Logo a seguir ao Natal, fiz uma breve viagem à terra onde viveram Jesus, Maria e José. Além de encorajar as vossas irmãs e os vossos irmãos que lá trabalham, visitei as obras de Saxum , a futura casa de retiros e de outras atividades, que se começou a construir em memória de D. Álvaro, como decidiu o Congresso Geral eletivo de 1994. Rezemos com alegria e perseverança para que decorram a bom ritmo, e procuremos colaborar de alguma forma, conforme as circunstâncias pessoais, na procura dos fundos necessários. Como me alegra a ideia do bem espiritual que se fará com esse instrumento apostólico!

Gostaria, como sempre – sempre mais! – de ter passado estas festas ao vosso lado: vivi-as assim, levando-vos a todas e a todos ao Tabernáculo e aos presépios destes Centros. Não deixeis de apresentar ao Menino Deus todas as minhas intenções: eu deixei as vossas aos Seus pés.

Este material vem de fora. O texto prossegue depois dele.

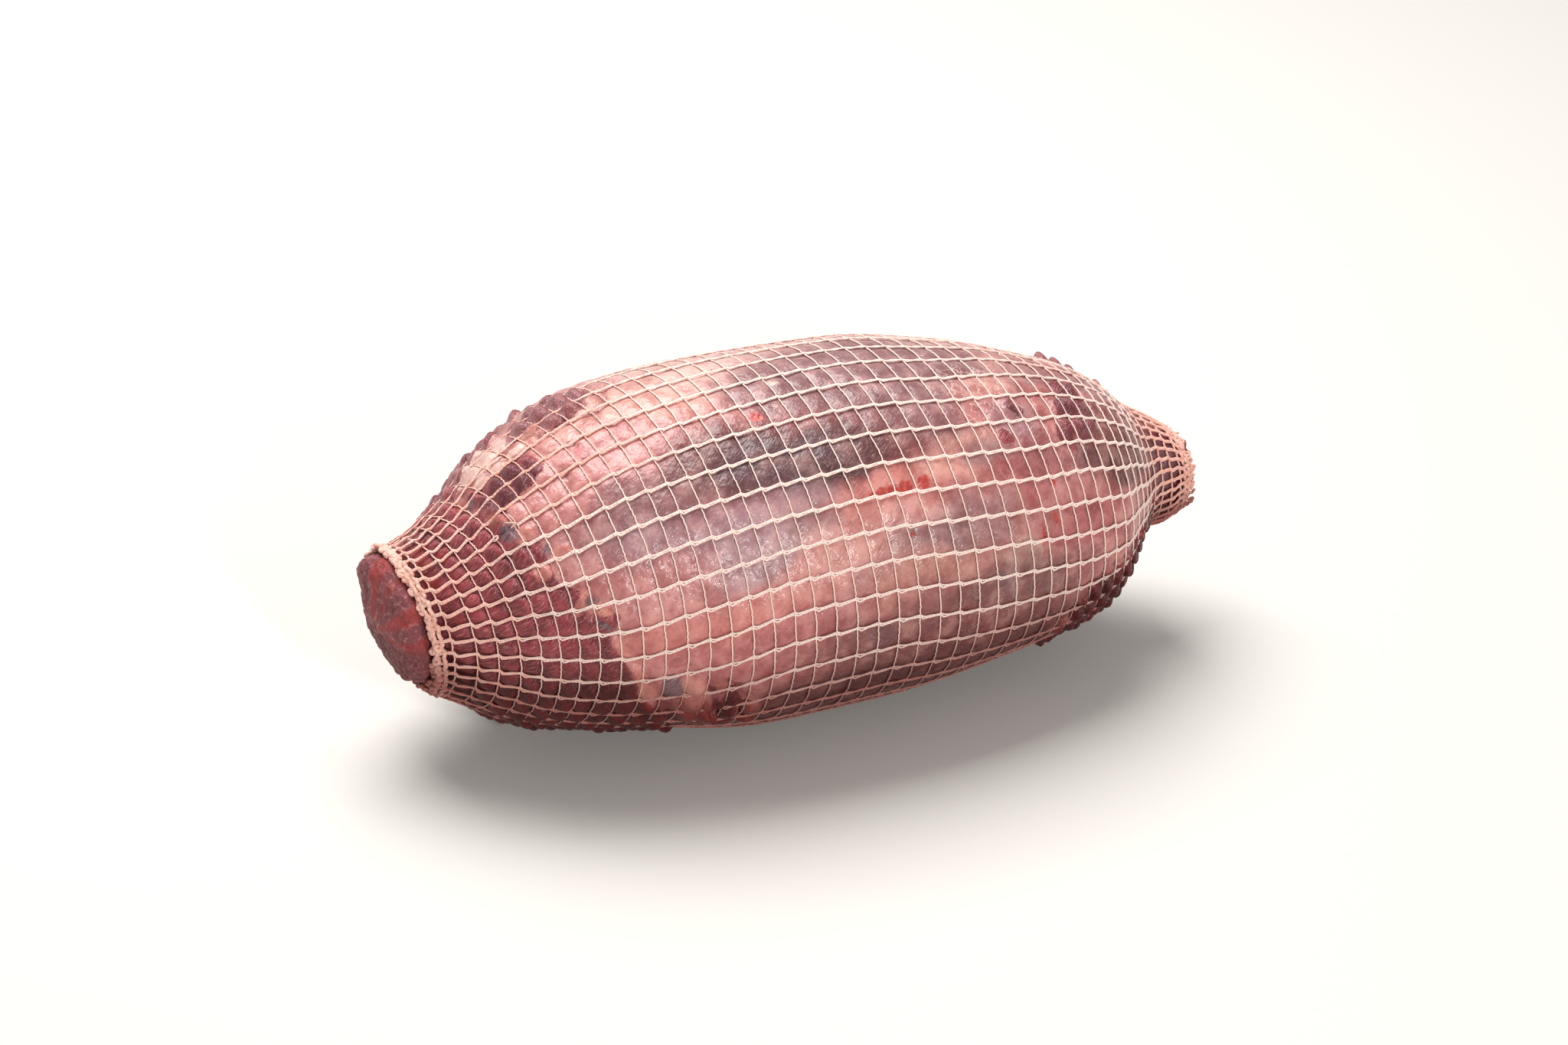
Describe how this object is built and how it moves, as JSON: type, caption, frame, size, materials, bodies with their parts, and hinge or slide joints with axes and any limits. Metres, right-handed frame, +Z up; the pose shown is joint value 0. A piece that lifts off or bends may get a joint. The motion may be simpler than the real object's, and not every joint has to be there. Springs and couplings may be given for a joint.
{
  "type": "netted boneless reindeer roast",
  "caption": "Raw boneless roast of rolled lean and membrane in a knitted elastic net sleeve, blunt craggy meat showing at both open mouths, lying on its side.",
  "frame": {"origin": "on the surface the roast lies on, under the middle of its box", "axes": "+X along the roast toward its narrow gathered end, -X toward the open end where lean meat bulges out, +Z up, -Y toward the side that is seen"},
  "size_m": [0.2852, 0.1315, 0.1175],
  "materials": {
    "net": "matt knitted cotton and elastic, cream turning salmon pink near the mouths",
    "meat": "moist raw lean, fascia and fat"
  },
  "bodies": {
    "root": {"net": "net", "meat": "meat"}
  },
  "joints": []
}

Com todo o afeto, envio-vos a minha bênção para este novo ano.

O vosso Padre

+ Javier

Roma, 1 de janeiro de 2014

© Prælatura Sanctæ Crucis et Operis Dei

[1]. Lc 2, 14.

[2]. Lc 2, 10.

[3]. Cfr. Hb 4, 15.

[4]. S. Josemaria, Caminho, n. 268.

[5]. Lc 1, 38.

[6]. S. Josemaria, Caminho, n. 512.

[7]. Papa Francisco, Mensagem para o Dia mundial da paz de 2014, 8-XII-2013, n. 1.

[8]. Jo 13, 34-35.

[9]. S. Josemaria, Temas atuais do cristianismo, n. 61.

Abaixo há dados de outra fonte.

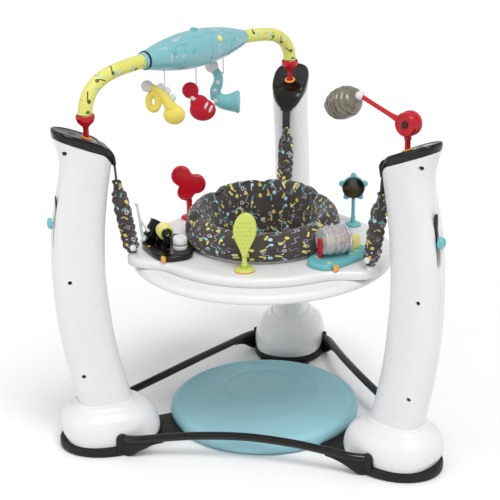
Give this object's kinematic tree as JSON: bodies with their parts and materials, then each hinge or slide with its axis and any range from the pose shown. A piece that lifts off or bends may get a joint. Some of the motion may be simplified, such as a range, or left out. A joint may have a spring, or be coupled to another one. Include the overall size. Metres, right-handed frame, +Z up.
{
  "type": "bouncer seat",
  "caption": "Free-standing baby bouncer: a swivelling fabric seat in a round toy tray, hung on sprung straps between curved towers over a round bounce mat.",
  "frame": {"origin": "on the floor, under the centre of the bounce mat", "axes": "+Z up; +Y towards the rear tower, so the front of the seat faces -Y; +X to the right seen from the front"},
  "size_m": [0.9394, 0.847, 0.965],
  "materials": {
    "white_plastic": "glossy moulded white plastic",
    "black_plastic": "gloss black plastic",
    "dark_plastic": "dark grey plastic",
    "teal_plastic": "satin teal plastic",
    "mat_plastic": "pale teal plastic with a rippled top",
    "red_plastic": "gloss red plastic",
    "yellow_plastic": "pale yellow printed plastic",
    "lime_plastic": "lime green plastic",
    "smoke_plastic": "translucent smoke grey plastic",
    "clear_plastic": "clear ribbed plastic",
    "black_tube": "gloss black painted steel tube",
    "seat_fabric": "dark grey printed fabric over padding",
    "webbing": "black woven webbing",
    "string": "thin woven ribbon",
    "plush_yellow": "yellow plush",
    "plush_red": "red plush",
    "plush_teal": "teal plush",
    "spring_steel": "plated spring steel"
  },
  "bodies": {
    "base": {"bounce_mat": "mat_plastic", "foot_base_rear": "black_plastic", "foot_cover_rear": "white_plastic", "tower_cap_rear": "black_plastic", "foot_base_left": "black_plastic", "foot_cover_left": "white_plastic", "tower_cap_left": "black_plastic", "foot_base_right": "black_plastic", "foot_cover_right": "white_plastic", "tower_cap_right": "black_plastic", "tower_rear_shell_a": "white_plastic", "tower_rear_shell_b": "white_plastic", "tower_left_shell_a": "white_plastic", "tower_left_shell_b": "white_plastic", "tower_right_shell_a": "white_plastic", "tower_right_shell_b": "white_plastic", "base_tube_front": "black_tube", "base_tube_right": "black_tube", "base_tube_left": "black_tube", "arch_cup_left": "red_plastic", "arch_cup_right": "red_plastic", "arch_tube_left": "yellow_plastic", "arch_tube_right": "yellow_plastic", "arch_console": "teal_plastic"},
    "suspension": {"strap_rear": "webbing", "spring_rear": "spring_steel", "spring_sleeve_rear": "seat_fabric", "strap_left": "webbing", "spring_left": "spring_steel", "spring_sleeve_left": "seat_fabric", "strap_right": "webbing", "spring_right": "spring_steel", "spring_sleeve_right": "seat_fabric"},
    "tray": {"tray_top": "white_plastic", "tray_base": "white_plastic", "drum_dish": "black_plastic", "drum_snare": "white_plastic", "spinner_base": "teal_plastic"},
    "seat": {"seat_ring": "dark_plastic", "seat_fabric": "seat_fabric"},
    "slider_rear": {"height_slider_rear": "teal_plastic"},
    "slider_left": {"height_slider_left": "teal_plastic"},
    "slider_right": {"height_slider_right": "teal_plastic"},
    "horn": {"plush_horn": "plush_yellow", "string_horn": "string"},
    "guitar": {"plush_guitar": "plush_red", "string_guitar": "string"},
    "sax": {"plush_sax": "plush_teal", "string_sax": "string"},
    "arm": {"arm_stalk": "red_plastic"},
    "arm_tip": {"arm_rod": "red_plastic"},
    "ball": {"rattle_ball": "smoke_plastic"},
    "drum_roller": {"drum_roller": "yellow_plastic"},
    "drum_stick": {"drum_stick": "white_plastic"},
    "spinner_drum": {"spinner_drum": "clear_plastic"},
    "spinner_key": {"spinner_key": "lime_plastic"},
    "mirror": {"mirror_flower": "teal_plastic"},
    "maraca": {"maraca": "lime_plastic"},
    "paddle": {"red_paddle": "red_plastic"},
    "console_button": {"console_button": "teal_plastic"}
  },
  "joints": [
    {"name": "tray_height", "type": "slide", "parent": "base", "child": "suspension", "axis": [0, 0, 1], "range_m": [-0.035, 0.03], "deforming": ["strap_rear", "strap_left", "strap_right"]},
    {"name": "tray_bounce", "type": "slide", "parent": "suspension", "child": "tray", "axis": [0, 0, 1], "range_m": [-0.06, 0.03], "stiffness_N_per_m": 1200, "springref_m": 0.01577, "deforming": ["spring_sleeve_rear", "spring_sleeve_left", "spring_sleeve_right", "spring_rear", "spring_left", "spring_right"]},
    {"name": "seat_swivel", "type": "hinge", "parent": "tray", "child": "seat", "pos_m": [0, 0, 0.472], "axis": [0, 0, 1], "continuous": true},
    {"name": "slider_rear_slide", "type": "slide", "parent": "base", "child": "slider_rear", "axis": [0, -0.15, 0.9887], "range_m": [-0.03, 0.035]},
    {"name": "slider_left_slide", "type": "slide", "parent": "base", "child": "slider_left", "axis": [0.1299, 0.075, 0.9887], "range_m": [-0.03, 0.035]},
    {"name": "slider_right_slide", "type": "slide", "parent": "base", "child": "slider_right", "axis": [-0.1299, 0.075, 0.9887], "range_m": [-0.03, 0.035]},
    {"name": "horn_swing", "type": "hinge", "parent": "base", "child": "horn", "pos_m": [-0.23473, 0.01343, 0.8774], "axis": [0.5, 0.866, 0], "range_deg": [-25, 25]},
    {"name": "guitar_swing", "type": "hinge", "parent": "base", "child": "guitar", "pos_m": [-0.18023, 0.10783, 0.8673], "axis": [0.5, 0.866, 0], "range_deg": [-25, 25]},
    {"name": "sax_swing", "type": "hinge", "parent": "base", "child": "sax", "pos_m": [-0.13073, 0.19357, 0.8769], "axis": [0.5, 0.866, 0], "range_deg": [-25, 25]},
    {"name": "console_button_press", "type": "slide", "parent": "base", "child": "console_button", "axis": [0, 0, -1], "range_m": [0, 0.003], "stiffness_N_per_m": 300},
    {"name": "arm_swivel", "type": "hinge", "parent": "base", "child": "arm", "pos_m": [0.36373, -0.21, 0.79], "axis": [0, 0, 1], "range_deg": [-60, 60]},
    {"name": "arm_tilt", "type": "hinge", "parent": "arm", "child": "arm_tip", "pos_m": [0.36373, -0.21, 0.829], "axis": [0.5, 0.866, 0], "range_deg": [-25, 25]},
    {"name": "rattle_spin", "type": "hinge", "parent": "arm_tip", "child": "ball", "pos_m": [0.21424, -0.13293, 0.8515], "axis": [0.7647, -0.4415, 0.4695], "continuous": true},
    {"name": "drum_roller_spin", "type": "hinge", "parent": "tray", "child": "drum_roller", "pos_m": [-0.21531, -0.11507, 0.5203], "axis": [0.5, -0.866, 0], "continuous": true},
    {"name": "drum_stick_tilt", "type": "hinge", "parent": "tray", "child": "drum_stick", "pos_m": [-0.27042, -0.10763, 0.4931], "axis": [0.5, -0.866, 0], "range_deg": [-12, 12]},
    {"name": "spinner_spin", "type": "hinge", "parent": "tray", "child": "spinner_drum", "pos_m": [0.19305, -0.12762, 0.5253], "axis": [0.8191, 0.5736, 0], "continuous": true},
    {"name": "spinner_key_press", "type": "slide", "parent": "tray", "child": "spinner_key", "axis": [0, 0, -1], "range_m": [0, 0.0024], "stiffness_N_per_m": 300},
    {"name": "mirror_swivel", "type": "hinge", "parent": "tray", "child": "mirror", "pos_m": [0.20692, 0.1293, 0.4723], "axis": [0, 0, 1], "range_deg": [-60, 60]},
    {"name": "maraca_swivel", "type": "hinge", "parent": "tray", "child": "maraca", "pos_m": [0, -0.222, 0.4723], "axis": [0, 0, 1], "range_deg": [-40, 40]},
    {"name": "paddle_swivel", "type": "hinge", "parent": "tray", "child": "paddle", "pos_m": [-0.21131, 0.122, 0.4723], "axis": [0, 0, 1], "range_deg": [-40, 40]}
  ],
  "couplings": [
    {"joint": "slider_rear_slide", "follows": "tray_height", "ratio": -1},
    {"joint": "slider_left_slide", "follows": "tray_height", "ratio": -1},
    {"joint": "slider_right_slide", "follows": "tray_height", "ratio": -1}
  ]
}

[10]. S. Josemaria, As riquezas da fé , publicado originalmente em “Los domingos de ABC”, 2-XI-1969. Tradução portuguesa publicada em “S. Josemaria” boletim informativo n. 8 (março de 2013).

[11]. Tertuliano, Apologético 39, 7 (CCL 1, 151).

[12]. Bento XVI, Encíclica Caritas in veritate , 29-VI-2009, n. 19.

[13]. Papa Francisco, Mensagem para o Dia mundial da paz de 2014, 8-XII-2013, n. 1.

[14]. S. Josemaria, Cristo que passa , n. 106.

[15]. Papa Francisco, Mensagem para o Dia mundial da paz de 2014, 8-XII-2013, n. 3.

[16]. S. Josemaria, As riquezas da fé , publicado originalmente em “Los domingos de ABC”, 2-XI-1969. Tradução portuguesa publicada em “S. Josemaria” boletim informativo n. 8 (março de 2013).